Pre-DX7; Voodoo2 12MB. Has there ever been a more iconic graphics card? It even ran modified Doom3...
DX7; Geforce256 DDR. A revolution in its own right, first chip with hardware T&L. Honourable mention to the Geforce2 MX. Might not be the greatest card ever, but it did introduce a lot of people to PC gaming.
DX8; Geforce4 TI4200. Amazing card for the time.
DX9; Radeon 9700Pro (R300). This chip practically invented DX9 gaming, and DX9 for that matter since DX9 was practically written around the R300 chip. Think about how important DX9 has been since, everything from smartphones to highest-end GTX TitanZ all support DX9 as a base-line...
DX10; Geforce 8800. Arguably one of the longest lived newer cards out there. Just shows how sound its architecture has been.
DX11; Radeon HD5800-series. First DX11 chip. Launced in 2009, and still a perfectly viable gaming card today, 5 years later.

I do think the HD5800 was one of my all time favorite design from AMD, I would say it was extremely surprising. So for me it goes
ATI- 9700 (r300) to HD 5800 as two monumental designs which stood out from everything in between.

But i am not sure the HD5800 is the defining chip of DX11. It was the first DX11 chip and that is part of why i think it is so relevant. But the 5800series was very impressive on so many fronts. To me it is more like Nvidia's 8800GT because it was really good everywhere including price. The whole package, very impressive

But AMD couldnt use the HD5800 architecture for as long as Nvidia used their DX10 king.
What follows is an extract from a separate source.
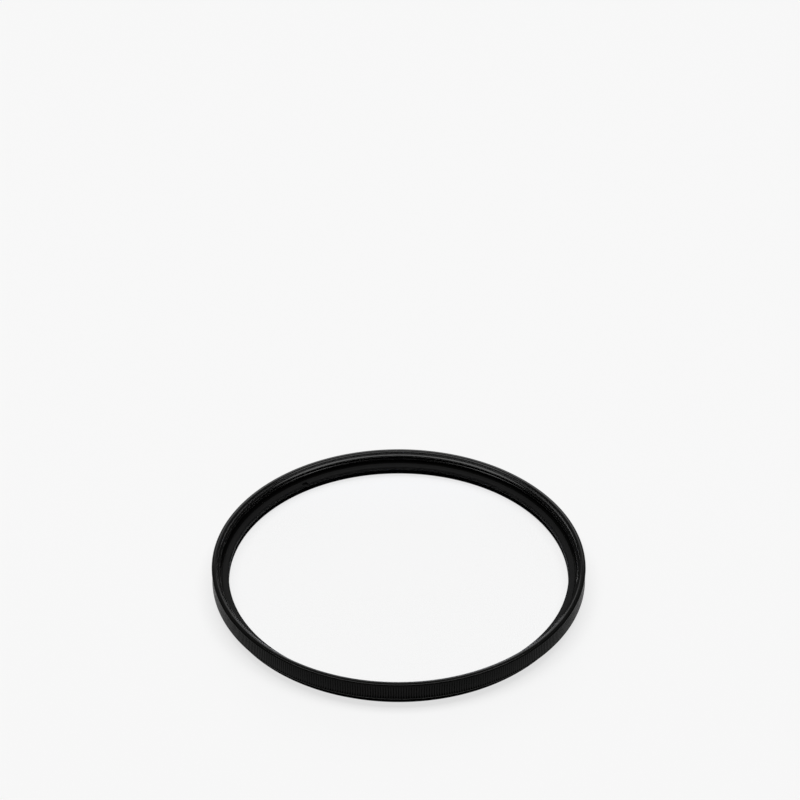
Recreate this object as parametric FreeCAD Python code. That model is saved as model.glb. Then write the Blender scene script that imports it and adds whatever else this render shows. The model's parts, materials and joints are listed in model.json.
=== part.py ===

This is because if AMD wanted to get real serious with DX11, they would have to dramatically change the architecture.

So while i love the HD5800 for all that it was, I wouldnt say it was the king of DX11.

For nvidia, i would have to say from 8800 and.........
idk, its hard to say.
Fermi wasnt without some major problems but it set them in the right direction. It rolled out the carpet for kepler which was a fine architecture but nvidia took so long rolling the full kepler line out that it never had a grand slam. Had the 780ti come out when the gtx680 come out, then that would have been for sure the next 8800 but it didnt. Nvidia dragged their feet so long with coming out with a real gaming gk110 in all its glory. So long that AMD was able to pretty much catch up with hawaii.

So while Nvidia has been keeping the bases loaded and playing real well, they havent hit a grand-slam like the 8800 every since.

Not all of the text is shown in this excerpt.